My boss was having a heart attack. He had collapsed onto the floor and his face screwed was up in agony.
“It’s okay, Michael,” I told him with a calmness that I didn’t feel. “I’ll call an ambulance, you’re going to be okay.” Isn’t it amazing that people always make these promises when everything is clearly not okay and the person suffering most certainly doesn’t look like they’re going to be okay. I patted him on the arm in what I hoped was a soothing way but it just felt awkward. I scuttled off to call an ambulance.
“Which service do you require?” the operated asked. Her voice sounded tinny and distant.
“Ambulance, please,” I said, my voice shaking with panic. “My boss is having a heart attack.”
“Okay, we’ll get someone out to you right away. What’s the address?”
“I’m…um… I’m at…” Actually, where the hell was I? It didn’t look like my office. “I think I’m at work…” I muttered. This was stupid. Surely I should know where I was. And then, at the back of my mind I heard another voice.
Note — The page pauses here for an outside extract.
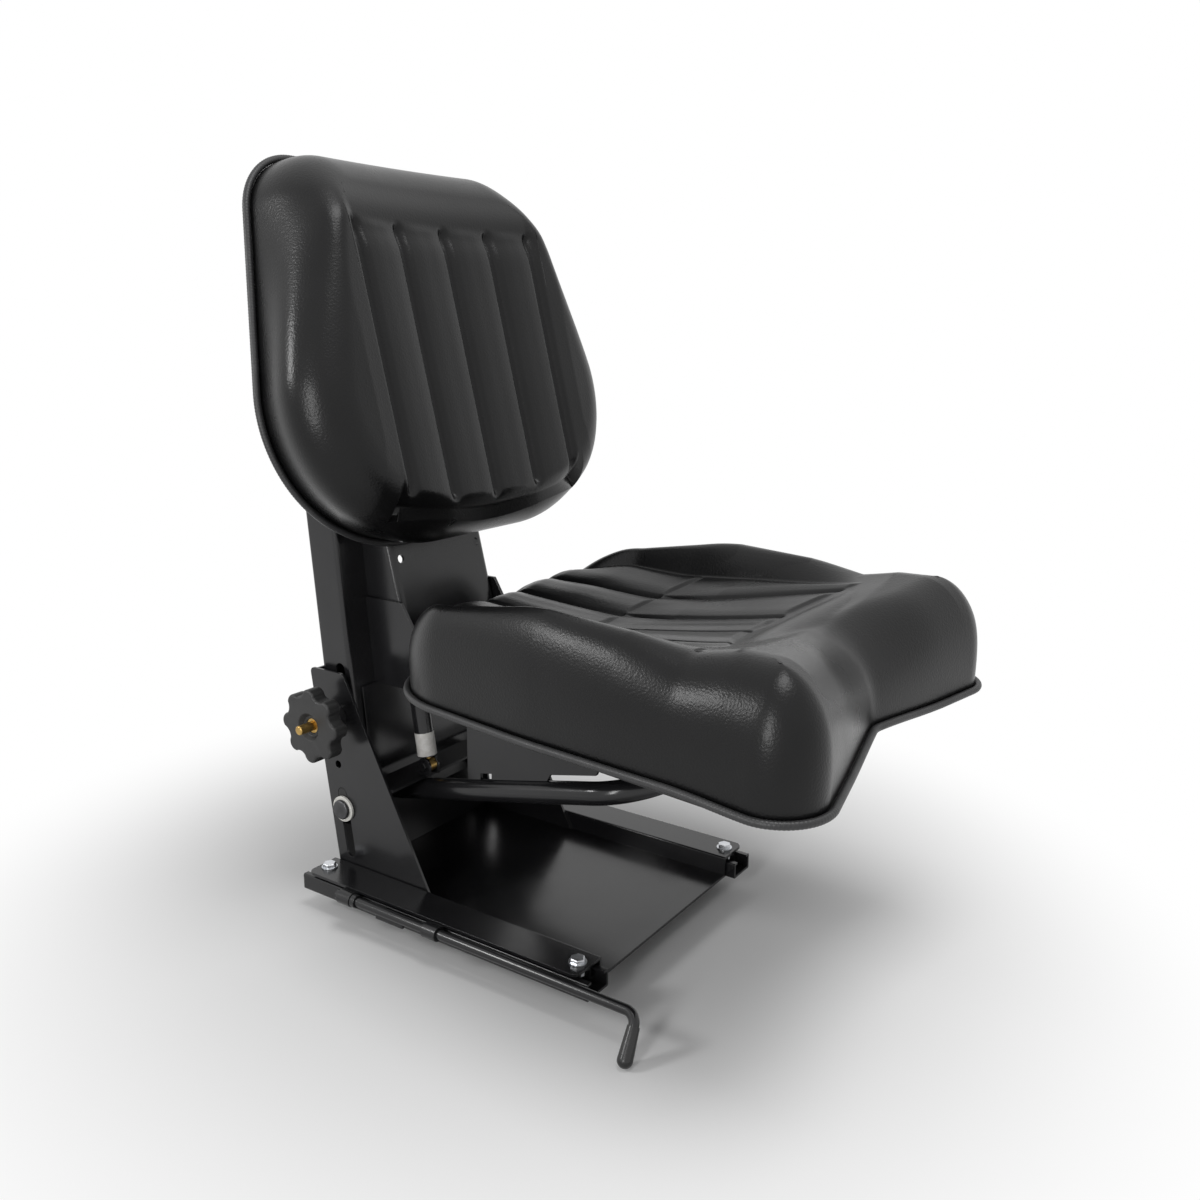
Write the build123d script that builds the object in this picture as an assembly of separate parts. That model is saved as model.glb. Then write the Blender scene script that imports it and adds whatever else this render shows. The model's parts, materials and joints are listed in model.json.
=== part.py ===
"""Tractor suspension seat on fore-aft slide rails.

Frame: X points the way the driver faces, Y to the driver's left, Z up.
The origin is the centre of the four rail mounting holes, on the underside
of the lower rails.  All values are millimetres and degrees.
"""
import os
from math import cos, radians, sin, tan

from build123d import *

# Slide rails
rail_track = 290.0            # spacing of the two rail centre lines
lower_rail_length = 380.0
rail_bend = 1.8
lower_rail_width = 35.0
lower_rail_height = 18.0
rail_wall = 2.5
rail_slot = 21.5              # open slot between the folded lips
upper_rail_inset = 3.5        # each end, behind the pan's end
upper_neck = 19.0             # outside width of the neck that rises through the slot
upper_flange_width = 27.5     # captured foot under the lips
upper_foot_z = 5.5            # underside of the captured foot
rail_stack = 22.0             # rail underside to the pan flange underside
mount_hole = 9.0
mount_inset = 30.0            # hole centre from each end of the lower rail
shoe_length = 34.0
shoe_inset = 61.0             # shoe centre from each end of the upper rail
shoe_clearance = 0.4
latch_pitch = 15.0
latch_window = 8.0
latch_window_height = 7.0
latch_count = 9

# Base pan
pan_length = 359.0
pan_overhang = 20.0           # flange edge outside the rail's centre line
pan_sheet = 3.0
pan_flange = 38.8
pan_depth = 21.0              # flange top to trough floor
pan_corner = 8.0
pan_bend = 2.4
pan_bolt = 8.0
pan_bolt_inset = 12.5         # bolt centre from each end of the pan
bolt_tail = 2.0               # shank past its nut
nut_across = 13.0
nut_height = 6.5
head_height = 5.5
head_chamfer = 0.8
bolt_flange = 17.5
bolt_flange_height = 1.6
bolt_clearance = 0.5          # hole over shank, on the diameter
thread_clearance = 0.1

# Tower
slide_lean = 8.2              # suspension travel leans back from vertical
travel = 48.0
plate_sheet = 3.0
tower_top_z = 243.0
tower_top_rear_x = -205.5
tower_top_front_x = -155.5
tower_front_slope = 0.518
tower_corner = 5.0
tower_back_top_z = 240.0
tower_back_gap = 1.5          # between the tower's back and the moving posts
guide_x = -162.5              # moving guide shaft at rest
guide_z = 88.0
guide_diameter = 12.0
guide_slot = 13.0
slot_over_top = 17.0          # free slot left above the shaft at rest
slot_below = 2.0              # free slot left below the shaft at the end of its travel
post_shaft_fit = 0.2          # hole over shaft, on the diameter
washer_diameter = 29.0
washer_sheet = 2.8
washer_gap = 0.4
cap_diameter = 22.0
cap_length = 4.2
cap_round = 2.0
spring_x = -163.5             # fixed spring shaft
spring_z = 195.0
spring_shaft_diameter = 12.0
shaft_collar_diameter = 22.0
shaft_collar_length = 16.0
shaft_tail = 9.0              # shaft past the tower on the nut's side
shaft_nut_across = 19.0
shaft_nut_height = 8.0
spare_hole = 8.5
spare_hole_x = -169.0
spare_hole_z = 138.0
shelf_z = 122.0               # underside of the damper shelf
shelf_rear_x = -128.0
shelf_front_x = -91.0

# Posts and back bracket
post_lean = 5.1
post_side_gap = 8.2           # tower plate to post
post_depth = 43.5
post_front_lip = 43.0
post_rear_lip = 18.0
post_sheet = 3.0
post_bottom_z = 62.0
post_top_z = 486.0
post_ref_z = 241.0
post_ref_rear_x = -198.5
post_bend = 5.0
post_slot = 13.0
post_slot_spare = 1.0
panel_inset = 12.0            # panel edge inside the post's outer face
panel_bottom_z = 82.0
panel_top_z = 282.0
panel_gap = 0.3               # to the arms beside it
back_lean = 14.0
back_ref_x = -124.5           # front face of the back plate at back_ref_z
back_ref_z = 364.0
bracket_overlap = 6.0         # bracket side outside the edge of the post's front lip
bracket_bottom_z = 285.0
bracket_top_z = 500.0
bracket_sheet = 3.0
bracket_bend = 8.0
spare_pair_y = 61.0
spare_pair_z = 362.0
back_bolt_y = 48.0
back_bolt_low = 78.0          # along the back plate from back_ref_z
back_bolt_high = 126.0

# Hoop and cradle
hoop_diameter = 24.0
hoop_wall = 2.5
hoop_inset = 12.0             # hoop leg inside the bracket's outer face
hoop_lean = 12.5
hoop_ref_x = -97.5
hoop_ref_z = 106.2
hoop_arc_x = 125.0
hoop_joint_x = -140.0         # about where the hoop meets the cross panel
cradle_sheet = 4.0
cradle_rear_x = -34.0
cradle_front_x = 150.0
cradle_notch = 7.0
cradle_nose = 40.0            # depth of the cradle plate's front end
notch_slant = 4.0
notch_rear = (-16.0, -1.0)
notch_front = (72.0, 132.0)
arm_sheet = 4.0
arm_height = 30.0
arm_rise = 34.0              # how far the arms climb the back bracket
arm_knee_x = 10.0
arm_front_x = 34.0
arm_top_rear_x = -70.0
arm_nose = 8.0
arm_lap = 4.0                 # arm end in front of the back plate's face
arm_slot_gap = 0.6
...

“This is the news on Thursday 25th June on Capital 95.8FM. Today people are waking up to the sad news that Michael Jackson has died from a suspected heart attack…” My eyes flew open and I realised I was in bed with my radio alarm clock chattering away on my bedside table. I had been dreaming. I lay there listening to the news with a strange sense of unease that only moments before I had dreamed that someone else called Michael had been having a heart attack.
Coincidence?
* * *
Penny Hopwood, who you may recall from an earlier post on incredible coincidences, seems to have an uncanny knack of running into people whom she hasn’t seen for years, even though the odds of meeting these people again are exceptionally large, seeing as she left them behind on an entirely different continent:
“Gareth was my first ‘real love’. I was sixteen. We parted after two years – I went to Entebbe and he to Provence. We lost touch until about four years later when we found ourselves sitting next to one another on a District Line tube! For a moment we sat in silence, but after a quick chat he asked for my phone number. That night I had a date with my future husband and as I flew down the stairs I heard the phone rang – I shouted to one of my flat-mates to please take a message if it was for me. Needless to say, it was Gareth and he didn’t leave a number. Years passed by but I never forgot Gareth and always felt I would see him again. I knew he was a relatively well-known actor and his mother a film and stage actress. A few years ago, I saw Gareth narrating a programme on T.V. about his godfather (a very famous actor and writer). I must admit, I found it hard to recognise the gorgeous Gareth I had known as a teenager, but he was still attractive. I was all the more determined to trace him, but it didn’t happen. Last year, my boss’s wife, an actress, began talking about a film she had been in and asked me to check out a member of the cast whose name she had forgotten. I did.
It was Gareth.
The next day, I made some calls to find out the name of Gareth’s agent. There was a slight pause at the other end of the phone.
‘I’m afraid you’ll have difficulty contacting him,” I was told. “He died last year.”
P.S. Looking at Gareth’s bio on the web, my boss wrote the music for two films Gareth starred in. Small world. It was a shame that I was a year too late!”